*TASK INSTRUCTIONS*: Restate every entry word for word.
++++
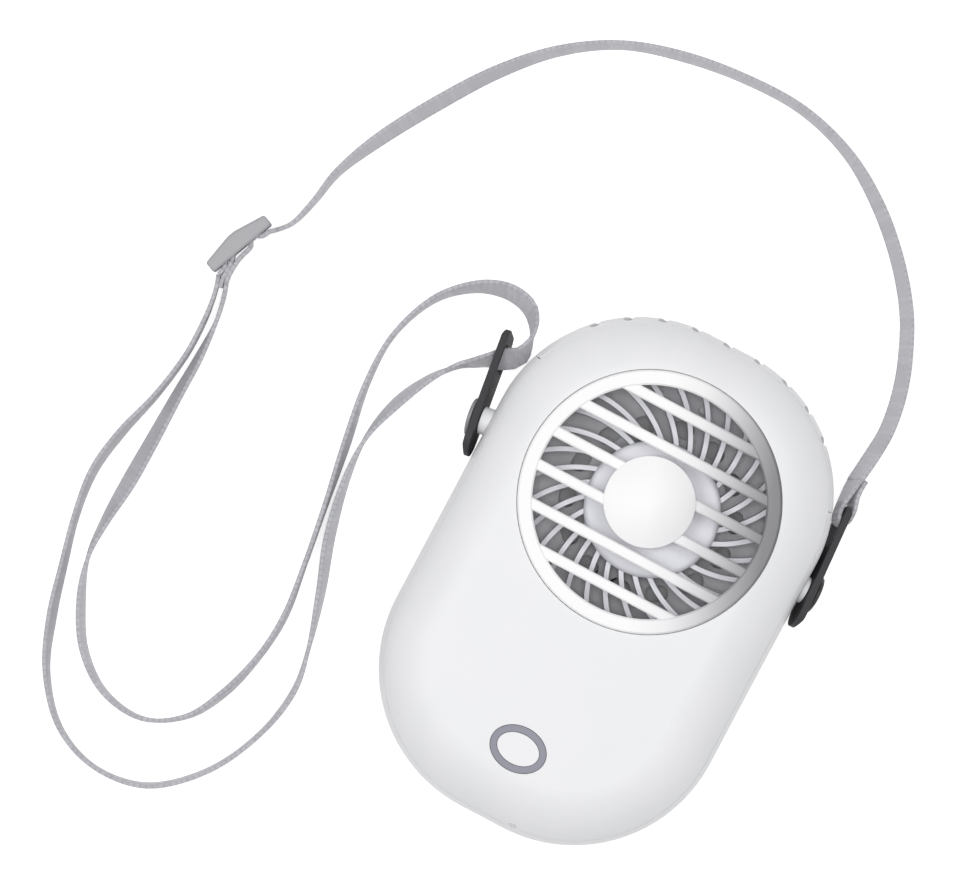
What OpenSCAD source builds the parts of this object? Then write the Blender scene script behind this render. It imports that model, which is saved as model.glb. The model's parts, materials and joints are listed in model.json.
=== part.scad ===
// Hanging neck fan: a palm-sized blower that lies flat against the chest on a thin strap.
// Millimetres. The fan lies on its back: +X to its right, +Y towards the vents, +Z out of its face.

/* [Body] */
// Width of the casing
body_w = 76; // [74:1:80]
// Length of the casing
body_l = 114; // [112:1:120]
// Thickness of the casing
body_t = 28; // [27.5:0.5:30]
// Radius of the casing's corners, seen from the front
corner_r = 33; // [32:0.5:35]
// Radius of the rounding from the face to the side
edge_r = 12; // [11:0.5:12.5]
// Wall thickness of the shells
wall = 2; // [1.8:0.1:2.2]
// Height of the parting line between the two shells
seam_z = 21; // [20.5:0.5:21.5]
// Width of the shadow line at each parting
seam_gap = 0.2; // [0.1:0.05:0.3]

/* [Front grille] */
// Distance of the grille's centre below the top end of the casing
grille_down = 37.8; // [37:0.2:39]
// Outer radius of the grille's ring
ring_r = 28.1; // [27.5:0.1:28.5]
// Radius of the round opening inside the ring
opening_r = 24.9; // [24:0.1:25.3]
// Thickness of the ring
ring_t = 2.1; // [1.8:0.1:2.4]
// How far the ring stands proud of the face
ring_proud = 0.5; // [0.3:0.1:0.8]
// Number of slats across the opening
slat_count = 6; // [4:2:8]
// Distance from slat to slat
slat_pitch = 7.96; // [7:0.02:8.2]
// Width of a slat
slat_w = 2.4; // [1.6:0.1:3]
// Thickness of a slat
slat_t = 1.5; // [1.2:0.1:1.8]
// Radius of the cap in the middle
cap_r = 9.8; // [9:0.1:11]
// Thickness of the cap at its rim
cap_rim = 0.7; // [0.5:0.1:1]
// Height of the cap's dome above its rim
cap_dome = 1.3; // [0.8:0.1:2]

/* [Impeller] */
// Offset of the shaft to the right of the grille's centre
shaft_dx = 1.4; // [0:0.1:1.5]
// Offset of the shaft below the grille's centre
shaft_dy = 1.1; // [0:0.1:1.5]
// Outer radius of the impeller
impeller_r = 28; // [26:0.2:28.4]
// Outer radius of the hub
hub_r = 14.65; // [14.3:0.05:15.2]
// Wall of the hub
hub_wall = 1.6; // [1.4:0.1:1.8]
// Depth of the hub's face below the face of the casing
hub_depth = 5; // [4.5:0.1:5.5]
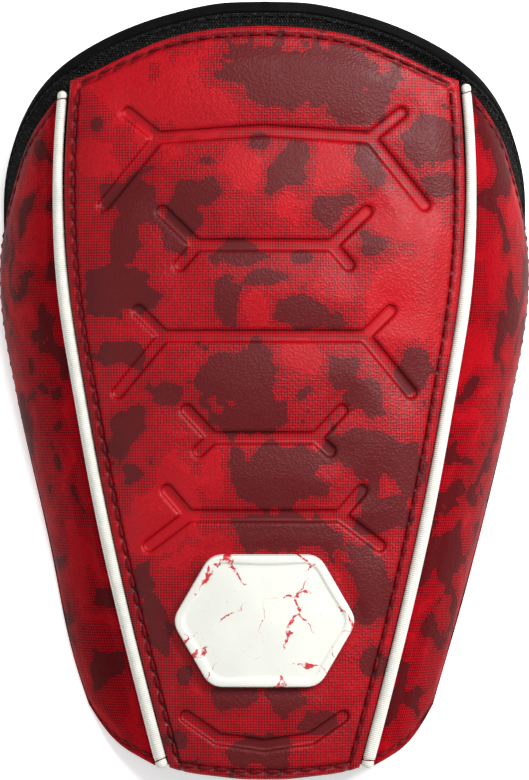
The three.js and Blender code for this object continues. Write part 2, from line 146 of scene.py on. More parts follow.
# The print's larger patches on the centre panel, in mm from its middle: x, y, half width, half height, tilt in
# degrees. Dark ones are solid, bright ones hold no dots, and dots fill the rest.
DARK_PATCHES = [
    (2, 78, 13, 8, 0), (17, 79, 10, 8, -10), (22, 71, 7, 6, 0), (29, 76, 5, 4, 10), (42, 63, 7, 6, 30),
    (44, 51, 4, 3, 0), (26, 56, 4, 6, 20), (6, 55, 5, 8, -20), (15, 45, 9, 4, 15), (9, 50, 3, 6, 0),
    (27, 37, 3, 6, 25), (9, 33, 3, 2, 0), (-33, 48, 7, 5, -30), (-20, 46, 4, 9, -25), (-15, 50, 5, 4, 0),
    (-35, 36, 4, 5, 0), (-6, 34, 8, 3, 0), (-23, 37, 3, 4, 30), (-28, 80, 2, 3, 0), (-42, 66, 2, 3, 0),
    (-2, 62, 3, 3, 0), (-12, 58, 4, 2, 20), (-37, 25, 8, 6, 10), (-9, 22, 3, 7, 0), (10, 19, 10, 4, -10),
    (0, 28, 5, 2, 0), (-36, 9, 5, 3, 0), (-5, 3, 11, 8, 20), (-3, -7, 10, 5, 0), (-24, -1, 4, 3, 0),
    (18, 5, 5, 4, 0), (38, 6, 4, 6, 0), (26, -2, 4, 5, 30), (-35, -11, 4, 7, -20), (-30, -22, 5, 5, 0),
    (2, -22, 11, 8, 0), (4, -36, 14, 5, 0), (27, -16, 11, 5, -15), (29, -31, 6, 5, 0), (37, -20, 4, 5, 0),
    (27, -49, 4, 8, 0), (27, -69, 3, 3, 0), (-27, -58, 3, 8, 10), (-30, -48, 3, 4, 0), (-8, -77, 5, 4, 0),
    (4, -77, 4, 4, 20), (-2, -91, 8, 4, 0), (13, -84, 5, 3, 0), (-20, -72, 2, 3, 0), (-22, -88, 3, 2, 0),
]
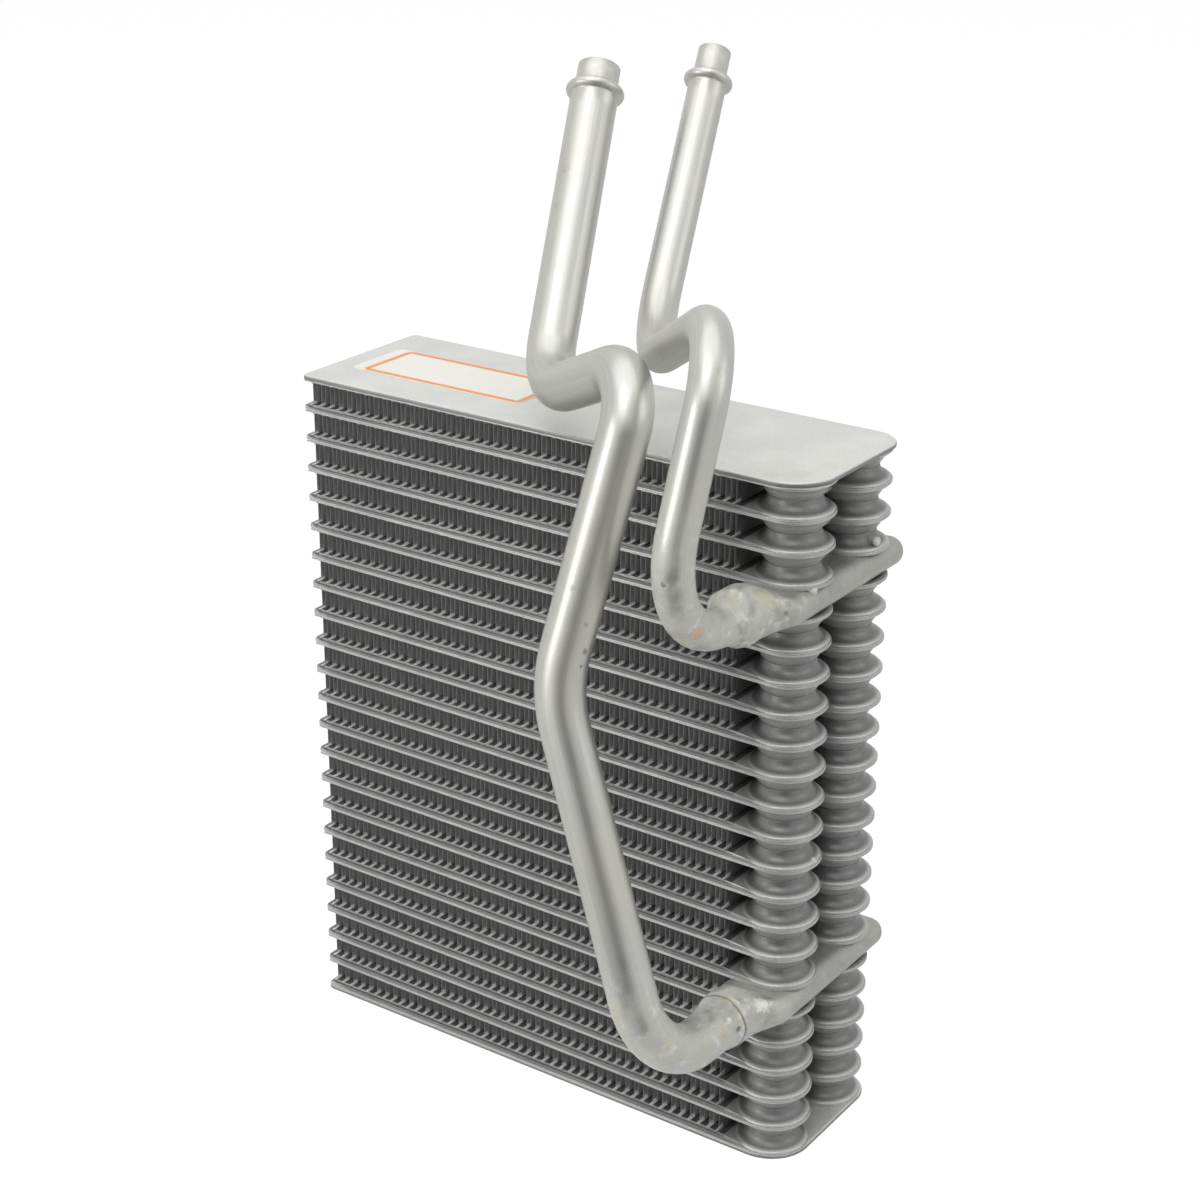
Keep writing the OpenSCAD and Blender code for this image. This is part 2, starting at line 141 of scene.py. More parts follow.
++++
*EXPECTED OUTPUT*:
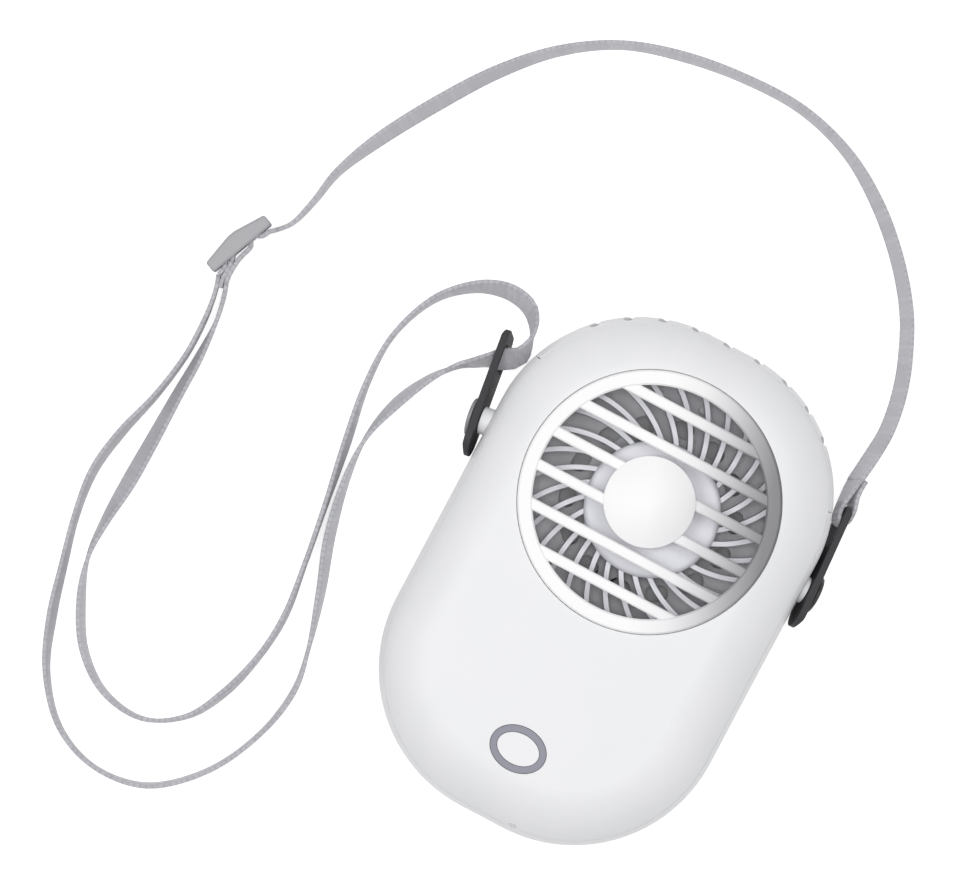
What OpenSCAD source builds the parts of this object? Then write the Blender scene script behind this render. It imports that model, which is saved as model.glb. The model's parts, materials and joints are listed in model.json.
=== part.scad ===
// Hanging neck fan: a palm-sized blower that lies flat against the chest on a thin strap.
// Millimetres. The fan lies on its back: +X to its right, +Y towards the vents, +Z out of its face.

/* [Body] */
// Width of the casing
body_w = 76; // [74:1:80]
// Length of the casing
body_l = 114; // [112:1:120]
// Thickness of the casing
body_t = 28; // [27.5:0.5:30]
// Radius of the casing's corners, seen from the front
corner_r = 33; // [32:0.5:35]
// Radius of the rounding from the face to the side
edge_r = 12; // [11:0.5:12.5]
// Wall thickness of the shells
wall = 2; // [1.8:0.1:2.2]
// Height of the parting line between the two shells
seam_z = 21; // [20.5:0.5:21.5]
// Width of the shadow line at each parting
seam_gap = 0.2; // [0.1:0.05:0.3]

/* [Front grille] */
// Distance of the grille's centre below the top end of the casing
grille_down = 37.8; // [37:0.2:39]
// Outer radius of the grille's ring
ring_r = 28.1; // [27.5:0.1:28.5]
// Radius of the round opening inside the ring
opening_r = 24.9; // [24:0.1:25.3]
// Thickness of the ring
ring_t = 2.1; // [1.8:0.1:2.4]
// How far the ring stands proud of the face
ring_proud = 0.5; // [0.3:0.1:0.8]
// Number of slats across the opening
slat_count = 6; // [4:2:8]
// Distance from slat to slat
slat_pitch = 7.96; // [7:0.02:8.2]
// Width of a slat
slat_w = 2.4; // [1.6:0.1:3]
// Thickness of a slat
slat_t = 1.5; // [1.2:0.1:1.8]
// Radius of the cap in the middle
cap_r = 9.8; // [9:0.1:11]
// Thickness of the cap at its rim
cap_rim = 0.7; // [0.5:0.1:1]
// Height of the cap's dome above its rim
cap_dome = 1.3; // [0.8:0.1:2]

/* [Impeller] */
// Offset of the shaft to the right of the grille's centre
shaft_dx = 1.4; // [0:0.1:1.5]
// Offset of the shaft below the grille's centre
shaft_dy = 1.1; // [0:0.1:1.5]
// Outer radius of the impeller
impeller_r = 28; // [26:0.2:28.4]
// Outer radius of the hub
hub_r = 14.65; // [14.3:0.05:15.2]
// Wall of the hub
hub_wall = 1.6; // [1.4:0.1:1.8]
// Depth of the hub's face below the face of the casing
hub_depth = 5; // [4.5:0.1:5.5]
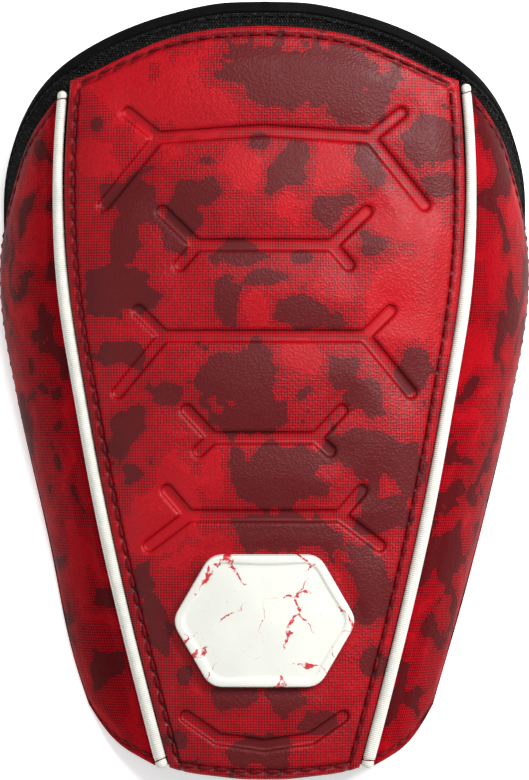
The three.js and Blender code for this object continues. Write part 2, from line 146 of scene.py on. More parts follow.
# The print's larger patches on the centre panel, in mm from its middle: x, y, half width, half height, tilt in
# degrees. Dark ones are solid, bright ones hold no dots, and dots fill the rest.
DARK_PATCHES = [
    (2, 78, 13, 8, 0), (17, 79, 10, 8, -10), (22, 71, 7, 6, 0), (29, 76, 5, 4, 10), (42, 63, 7, 6, 30),
    (44, 51, 4, 3, 0), (26, 56, 4, 6, 20), (6, 55, 5, 8, -20), (15, 45, 9, 4, 15), (9, 50, 3, 6, 0),
    (27, 37, 3, 6, 25), (9, 33, 3, 2, 0), (-33, 48, 7, 5, -30), (-20, 46, 4, 9, -25), (-15, 50, 5, 4, 0),
    (-35, 36, 4, 5, 0), (-6, 34, 8, 3, 0), (-23, 37, 3, 4, 30), (-28, 80, 2, 3, 0), (-42, 66, 2, 3, 0),
    (-2, 62, 3, 3, 0), (-12, 58, 4, 2, 20), (-37, 25, 8, 6, 10), (-9, 22, 3, 7, 0), (10, 19, 10, 4, -10),
    (0, 28, 5, 2, 0), (-36, 9, 5, 3, 0), (-5, 3, 11, 8, 20), (-3, -7, 10, 5, 0), (-24, -1, 4, 3, 0),
    (18, 5, 5, 4, 0), (38, 6, 4, 6, 0), (26, -2, 4, 5, 30), (-35, -11, 4, 7, -20), (-30, -22, 5, 5, 0),
    (2, -22, 11, 8, 0), (4, -36, 14, 5, 0), (27, -16, 11, 5, -15), (29, -31, 6, 5, 0), (37, -20, 4, 5, 0),
    (27, -49, 4, 8, 0), (27, -69, 3, 3, 0), (-27, -58, 3, 8, 10), (-30, -48, 3, 4, 0), (-8, -77, 5, 4, 0),
    (4, -77, 4, 4, 20), (-2, -91, 8, 4, 0), (13, -84, 5, 3, 0), (-20, -72, 2, 3, 0), (-22, -88, 3, 2, 0),
]
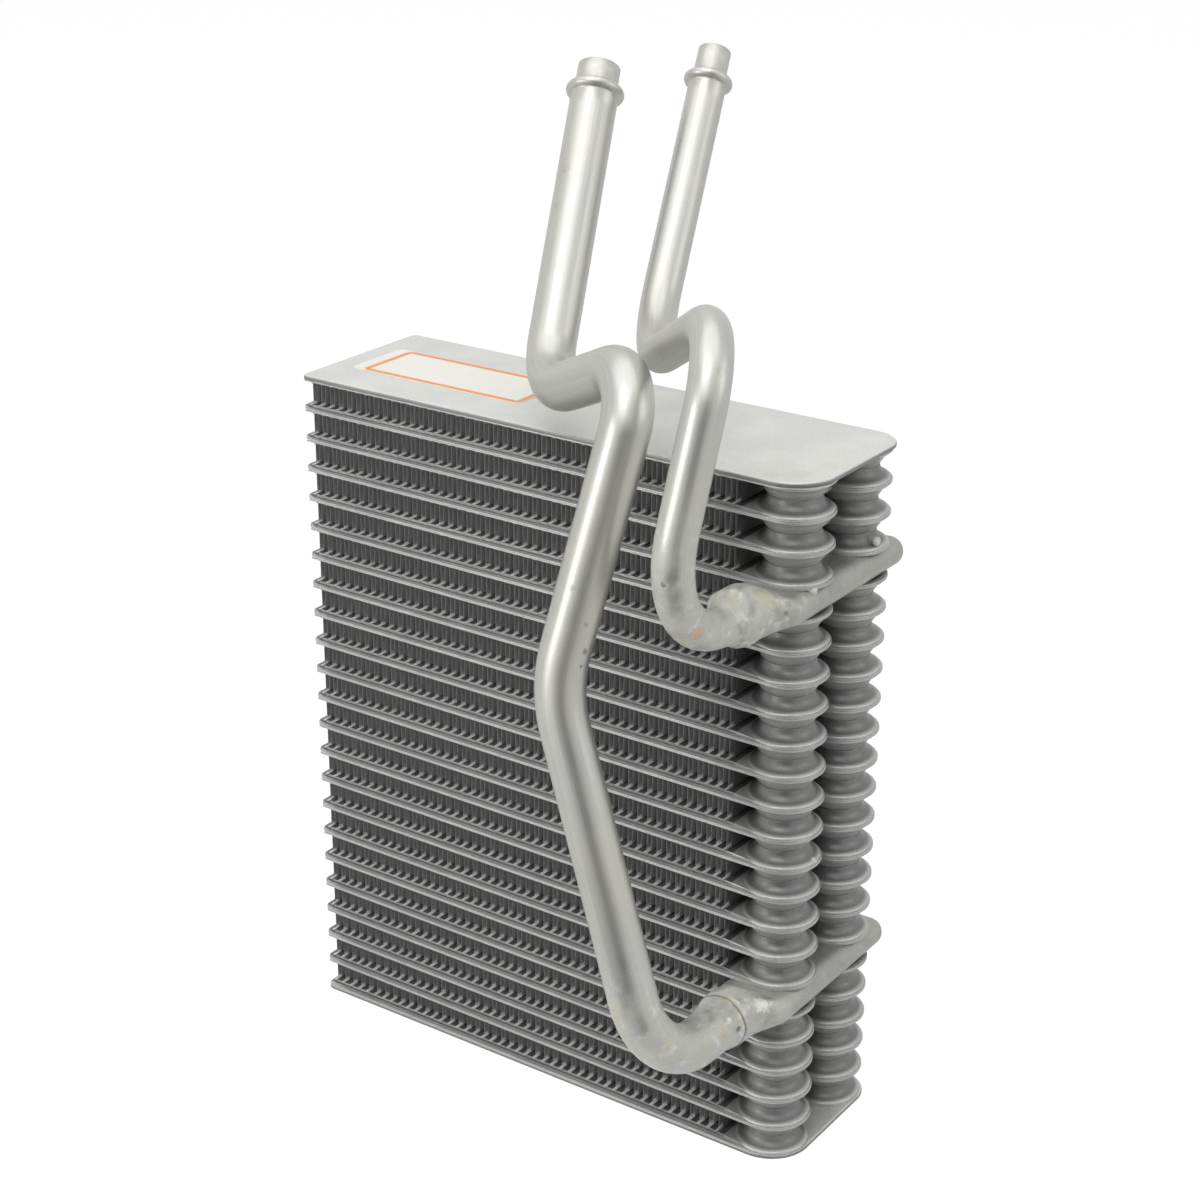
Keep writing the OpenSCAD and Blender code for this image. This is part 2, starting at line 141 of scene.py. More parts follow.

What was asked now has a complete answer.